L’analyse de la majorité
est intéressante en ce qu’elle approche le problème d’un angle différent, soit
en se rapportant aux principales obligations des parties dont l’inexécution
était ici en cause. Ainsi, Légaré devait évaluer l’immeuble selon les règles de
l’art, tandis que Warren devait transmettre l’évaluation diligemment à
l’assureur et s’assurer que la nouvelle couverture d’assurance tiendrait compte
des conclusions de celle-ci. Sous ce rapport, il semble effectivement que le
fait de retenir uniquement la responsabilité de Warren reviendrait à lui faire
supporter le poids d’une obligation qui n’était pas sienne.
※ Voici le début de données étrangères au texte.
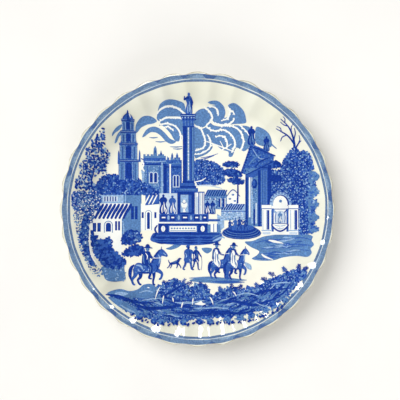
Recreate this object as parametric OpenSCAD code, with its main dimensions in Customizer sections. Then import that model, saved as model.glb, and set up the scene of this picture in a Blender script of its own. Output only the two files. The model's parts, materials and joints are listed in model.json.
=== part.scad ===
// Souvenir plate in fluted, scalloped earthenware, with a scene printed in blue under the glaze.
// It lies on its foot ring: +Z points up out of the face and +Y to the top of the scene.
// The origin is the centre of the foot ring's resting face. Sizes are in millimetres.

/* [Plate] */
// Radius out to the tips of the scallops
rim_r = 132.5; // [129:0.5:136]
// Radius of the flat well
well_r = 84; // [80:0.5:88]
// How far the rim stands above the well
wall_rise = 18; // [12:1:24]
// Share of the rise that goes into a steadily opening lip instead of the S-curve
lip_share = 0.2; // [0:0.05:0.5]
// Clay thickness at the well
well_t = 5; // [4:0.5:7]
// Clay thickness at the lip
lip_t = 3.4; // [2.5:0.1:4.5]

/* [Flutes] */
// Number of scallops, each the end of one flute
scallops = 32; // [24:4:40]
// How far the rim steps in between two scallops
scallop_depth = 2.5; // [0.5:0.1:3]
// How far a flute's floor lies below the ridges beside it, at the rim
flute_depth = 1.2; // [0:0.1:2]
// Softness of the ridges, from 0.1 for sharp to 1 for a plain wave
ridge_softness = 0.3; // [0.1:0.05:1]

/* [Foot] */
// Height of the foot ring
foot_h = 6; // [5.5:0.5:9]
// Middle radius of the foot ring
foot_r = 73.75; // [66:0.25:78]
// Width of the foot ring's resting face
foot_w = 4.5; // [3.5:0.5:7]
// Radius of the two hanging holes through the foot ring
hang_r = 1.2; // [1:0.1:1.5]
// Height of the hanging holes above the table
hang_z = 3; // [2.6:0.1:3.2]
// Angle between the top of the scene and each hanging hole
hang_angle = 20; // [10:5:40]

/* [Blue bands] */
// Bare lip between the scallops' tips and the wide band
bare_lip = 3.1; // [3:0.1:4]
// Width of the wide band
band_w = 3.4; // [2.5:0.1:4]
// Pale gap between the wide band and the thin line
pale_w = 2; // [1.5:0.1:2.5]
// Width of the thin line
line_w = 1.5; // [1:0.1:2]

/* [Print] */
// Thickness of the printed layer
ink_t = 0.15; // [0.1:0.05:0.3]
// Gap between the print and the clay, taken up by the glaze
ink_gap = 0.05; // [0.02:0.01:0.1]
// Extra gap at the rim, where a flat-celled sheet bridges the flutes
bridge_gap = 0.7; // [0.5:0.05:1]
// Largest cell of a printed sheet
sheet_cell = 4; // [4:0.5:6]

/* [Hidden] */

clay = "ivory";
bisque = "linen";
band_blue = "steelblue";
dark_blue = "mediumblue";
mid_blue = "royalblue";
light_blue = "cornflowerblue";

drawn_r = 132.5;                 // rim radius that the scene's outlines are drawn for
scene_scale = rim_r / drawn_r;
face_z = foot_h + well_t;        // height of the flat well's face
steps = 6;                       // columns of the mesh in one flute
columns = steps * scallops;
column_angle = 360 / columns;
top_rings = 10;                  // rings of the mesh across the wall, on the face
back_rings = 8;                  // and on the back
nose_angles = [60, 0, -60];      // points round the rounded lip
foot_flare = 3;                  // how much the foot widens on each side where it joins the body
foot_chamfer = 0.6;

// ---- Shape of the face ----

// 1 on the floor of a flute, 0 on a ridge, with the ridge rounded by ridge_softness
function fold(angle) =
    let (
        wave = cos(angle * scallops / 2),
        full = sqrt(1 + pow(ridge_softness, 2)) - ridge_softness
    )
    (sqrt(pow(wave, 2) + pow(ridge_softness, 2)) - ridge_softness) / full;

mean_fold = 0.55;                // about the average of fold() round the rim
function smooth(t) = t <= 0 ? 0 : t >= 1 ? 1 : t * t * (3 - 2 * t);

// How strongly the flutes show at a radius: not at all in the well, fully at the rim
function flute_growth(r) = smooth((r - well_r) / (rim_r - well_r));

// Rise of the unfluted wall at a radius, as an S-curve with a steadily opening lip
function wall(r) =
    let (t = max(0, (r - well_r) / (rim_r - well_r)))
    wall_rise * ((1 - lip_share) * (t - sin(360 * t) / (2 * PI)) + lip_share * t * t);

// Height of the face at a radius and angle
function face(r, angle) =
    let (
        growth = flute_growth(r),
        swing = fold(angle) - mean_fold,
        shift = scallop_depth * growth * swing
    )
    face_z + wall(r - shift) - flute_depth * growth * swing;

// Clay thickness, measured straight down
function clay_t(r) = well_t + (lip_t - well_t) * smooth((r - well_r) / (rim_r - well_r));

// Radius of the rim at an angle
function rim(angle) = rim_r - scallop_depth * (1 - fold(angle));

// ---- Body ----

// One radial slice of the body, from the well's edge on the face, round the lip, back underneath
function slice(angle) =
    let (
        nose_r = lip_t / 2,
        edge_r = rim(angle) - nose_r,
        nose_z = face(edge_r, angle) - nose_r
    )
    concat(
        [for (i = [0:top_rings])
            let (r = well_r + (edge_r - well_r) * i / top_rings)
            [r, face(r, angle)]],
        [for (a = nose_angles) [edge_r + nose_r * cos(a), nose_z + nose_r * sin(a)]],
        [for (i = [back_rings:-1:0])
            let (r = well_r + (edge_r - well_r) * i / back_rings)
            [r, i == back_rings ? nose_z - nose_r : face(r, angle) - clay_t(r)]]
    );

module plate_body() {
    slices = [for (i = [0:columns - 1]) slice(i * column_angle)];
    rings = len(slices[0]);
    hub_top = columns * rings;
    hub_back = hub_top + 1;
    points = concat(
        [for (i = [0:columns - 1], p = slices[i])
            [p[0] * cos(i * column_angle), p[0] * sin(i * column_angle), p[1]]],
        [[0, 0, face_z], [0, 0, foot_h]]
    );
    function at(column, ring) = (column % columns) * rings + ring;
    faces = concat(
        [for (i = [0:columns - 1], j = [0:rings - 2])
            each [
                [at(i, j), at(i, j + 1), at(i + 1, j + 1)],
                [at(i, j), at(i + 1, j + 1), at(i + 1, j)]
            ]],
        [for (i = [0:columns - 1]) [hub_top, at(i, 0), at(i + 1, 0)]],
        [for (i = [0:columns - 1]) [hub_back, at(i + 1, rings - 1), at(i, rings - 1)]]
    );
    color(clay)
        polyhedron(points, [for (f = faces) [f[2], f[1], f[0]]]);
}

// ---- Foot ring, with two holes for a hanging wire ----

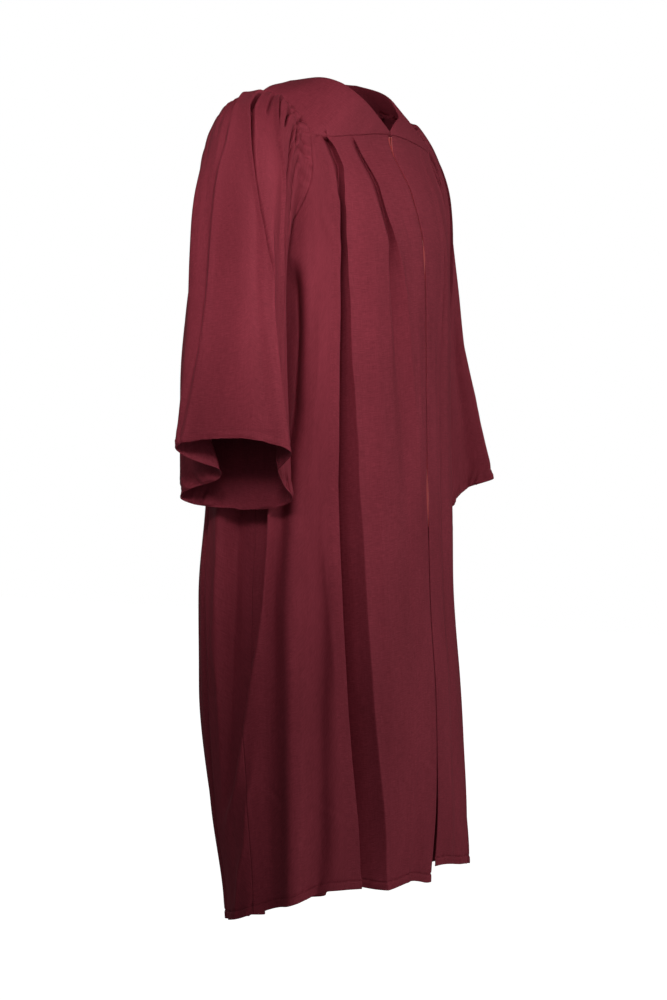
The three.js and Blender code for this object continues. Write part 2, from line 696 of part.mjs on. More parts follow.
// Point of a sleeve ring; turn 0 is outermost, 90 the front, 180 innermost, 270 the back.
function ringPoint(turn, at, side) {
  const r = { ...readTable(sleeveLine, 'at', at), ...readTable(sleeveDepth, 'at', at) };
  const hang = side > 0 ? smooth(at) : 0;
  const slimmer = Math.sin((Math.PI / 2) * Math.min(2, at / leftSleeve.slimmestAt));
  const slim = side > 0 ? leftSleeve.narrower * slimmer : 0;
  const outX = r.outX - slim;
  const outZ = r.outZ - leftSleeve.outerDrop * hang;
  const inZ = r.inZ - leftSleeve.innerDrop * hang;
  const c = signedPower(Math.cos(turn * radians), 2 / r.square);
  const s = signedPower(Math.sin(turn * radians), 2 / r.square);
  const outwards = (1 + c) / 2;
  const frontY = mix(r.inFront, r.outFront, outwards);
  const backY = mix(r.inBack, r.outBack, outwards);
  const tuckAt = (line) => hump((((turn - line + 540) % 360) - 180) / tuckReach);
  const tuck = r.tuckFront * tuckAt(90) - r.tuckBack * tuckAt(270);
  return new THREE.Vector3(
    side * mix(r.inX, outX, outwards),
    mix(backY, frontY, (1 + s) / 2) + tuck,
    mix(inZ, outZ, outwards),
  );
}

// The gathers start at the seam and melt into the sleeve below them.
function gatherOut(turn, at) {
  const away = ((turn + 180) % 360) - 180;
  const grown = smooth(at / gatherStart) * (1 - smooth(at / gatherEnd));
  return -grown * sleeveGathers.reduce((sum, g) => sum + g.depth * hump((away - g.turn) / gatherReach), 0);
}

for (const [word, side] of [['right', -1], ['left', 1]]) {
  const loop = loops[side];
  const lengths = [0];
  loop.forEach((place, i) => {
    lengths.push(lengths[i] + place.point.distanceTo(loop[(i + 1) % loop.length].point));
  });
  const turns = loop.map((_, i) => (360 * lengths[i]) / lengths.at(-1));
  const grid = [loop.map(({ point, facing }) => ({ point: point.clone(), facing }))];
  const firstRing = sleeveLine[0].at;
  for (let i = 1; i <= sleeveRows; i += 1) {
    const at = (i / sleeveRows) ** sleeveRowSpread;
    const ringAt = Math.max(at, firstRing);
    const centre = ringPoint(0, ringAt, side).lerp(ringPoint(180, ringAt, side), 0.5);
    grid.push(turns.map((turn, j) => {
      const ring = ringPoint(turn, ringAt, side);
      const point = loop[j].point.clone().lerp(ring, Math.min(1, at / firstRing));
      const outward = point.clone().sub(centre).normalize();
      return { point: point.addScaledVector(outward, gatherOut(turn, at)) };
    }));
  }
  fillFacings(grid, true, side);
  drawBack(...topOf(grid), seamGap / 2);
  addPiece(`sleeve_${word}`, wallGeometry(grid, true, side), clothLook);
}

// Depth of the centre front at a height, on the straight lines between the panel's rows.
function centreDepth(z) {
  const below = centreLine.findIndex((point) => point.z < z);
  const low = centreLine[below];
  const high = centreLine[below - 1];
  return mix(low.y, high.y, (z - low.z) / (high.z - low.z));
}

// Upright strip behind the centre front, through the given heights from the top down.
function centreStrip(width, set, thick, heights) {
  const half = width / 2;
  const corners = [[-half, set], [-half, set + thick], [half, set + thick], [half, set]];
  const positions = heights.flatMap((z) => corners.flatMap(([x, back]) => [x, centreDepth(z) + back, z]));
  const faces = [0, 2, 1, 0, 3, 2];
  for (let i = 0; i < heights.length - 1; i += 1) {
    for (let j = 0; j < 4; j += 1) {
      const a = i * 4 + j;
      const b = i * 4 + ((j + 1) % 4);
      faces.push(a, b, b + 4, a, b + 4, a + 4);
    }
  }
  const end = (heights.length - 1) * 4;
  faces.push(end, end + 1, end + 2, end, end + 2, end + 3);
  const geometry = new THREE.BufferGeometry();
  geometry.setAttribute('position', new THREE.Float32BufferAttribute(positions, 3));
  geometry.setIndex(faces);
  return geometry;
}

const coilSet = tapeDepth + zip.tapeThick + coilGap;
const sliderSet = coilSet + zip.coilThick + seamGap;
const pullSet = sliderSet + zip.sliderThick + seamGap;
const coilHeights = [zip.top, ...centreLine.slice(1, zipRows + 1).map((point) => point.z)];
const sliderTop = zip.top - zip.sliderBelowTop;
const pullTop = zip.top - zip.pullBelowTop;
addPiece('zip_coil', centreStrip(zip.coilWidth, coilSet, zip.coilThick, coilHeights), coilLook);
addPiece('zip_slider', centreStrip(
  zip.sliderWidth, sliderSet, zip.sliderThick, [sliderTop, sliderTop - zip.sliderHigh]), sliderLook);
addPiece('zip_pull', centreStrip(
  zip.pullWidth, pullSet, zip.pullThick, [pullTop, pullTop - zip.pullHigh]), sliderLook);

export default robe;
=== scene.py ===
# Choir robe in maroon satin polyester, in its filled hanging shape.
# Shapes are worked out in millimetres; meshes are in metres. Side -1 is the wearer's right, 1 the left.
import math
import bpy
import numpy as np
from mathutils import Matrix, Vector


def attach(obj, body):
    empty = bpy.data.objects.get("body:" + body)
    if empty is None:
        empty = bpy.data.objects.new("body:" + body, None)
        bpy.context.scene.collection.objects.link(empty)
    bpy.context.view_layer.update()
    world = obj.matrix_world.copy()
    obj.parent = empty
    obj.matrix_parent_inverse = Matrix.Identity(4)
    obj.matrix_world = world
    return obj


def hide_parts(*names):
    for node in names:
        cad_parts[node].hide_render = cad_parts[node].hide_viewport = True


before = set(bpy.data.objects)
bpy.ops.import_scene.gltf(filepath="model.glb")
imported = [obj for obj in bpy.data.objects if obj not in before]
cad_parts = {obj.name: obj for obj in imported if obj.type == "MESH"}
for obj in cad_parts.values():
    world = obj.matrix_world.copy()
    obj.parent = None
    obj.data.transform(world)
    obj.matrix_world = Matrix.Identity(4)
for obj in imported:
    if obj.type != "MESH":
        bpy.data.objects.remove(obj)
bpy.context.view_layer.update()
print("robe: frame loaded")

mm = 0.001
sides = {"Right": -1, "Left": 1}
radians = math.pi / 180
bodyDegree = 3.9  # mm of cloth in a degree of turn on the body
sleeveDegree = 2.2  # and on a sleeve
sleeveLength = 600


# Tables: the first column is the place along a line, the others are read there by a smooth cubic.
def asTable(names, rows):
    values = np.array(rows, float)
    values = values[np.argsort(values[:, 0])]
    return {name: values[:, i] for i, name in enumerate(names.split())}


# Slope at a row: harmonic mean of the slopes beside it, and none at an end or a turning point.
def rowSlopes(x, y):
    steps = np.diff(y) / np.diff(x)
    before, after = steps[:-1], steps[1:]
    same = before * after > 0
    slopes = np.zeros(len(x))
    slopes[1:-1] = np.where(same, 2 * before * after / np.where(same, before + after, 1), 0)
    return slopes


def readTable(table, at):
    names = list(table)
    x = table[names[0]]
    i = np.clip(np.searchsorted(x, at, side="right") - 1, 0, len(x) - 2)
    span = x[i + 1] - x[i]
    q = np.clip((at - x[i]) / span, 0, 1)
    read = {}
    for name in names[1:]:
        y = table[name]
        slope = rowSlopes(x, y)
        start = (2 * q**3 - 3 * q**2 + 1) * y[i] + (q**3 - 2 * q**2 + q) * span * slope[i]
        read[name] = start + (3 * q**2 - 2 * q**3) * y[i + 1] + (q**3 - q**2) * span * slope[i + 1]
    return read


def smooth(q):
    c = np.clip(q, 0, 1)
    return c * c * (3 - 2 * c)


def mix(a, b, q):
    return a + (b - a) * q


def hump(q):  # height 1 at 0, nothing beyond about twice its reach
    return np.exp(-q * q)


def unit(v):
    return v / np.linalg.norm(v, axis=-1, keepdims=True)


def signedPower(v, p):
    return np.sign(v) * np.abs(v) ** p


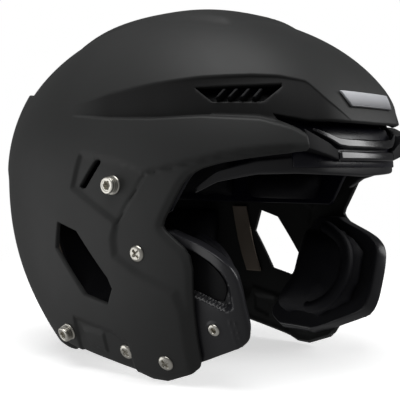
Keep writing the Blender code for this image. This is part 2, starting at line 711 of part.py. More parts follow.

Bref, s’il est vrai
que la faute de Warren avait le potentiel de causer tout le préjudice de Bar
(dans l’éventualité où Légaré n’avait pas lui-même commis de faute), il n’en
demeure pas moins qu’en l’espèce, la faute de l’un et de l’autre pouvait être
reliée à une portion déterminée du préjudice, qu’il convenait de leur faire
assumer de manière correspondante.
En terminant, que vous
soyez d’accord ou non avec le résultat, le jugement de la Cour dans cette
affaire est une lecture obligée si la question du lien de causalité vous intéresse!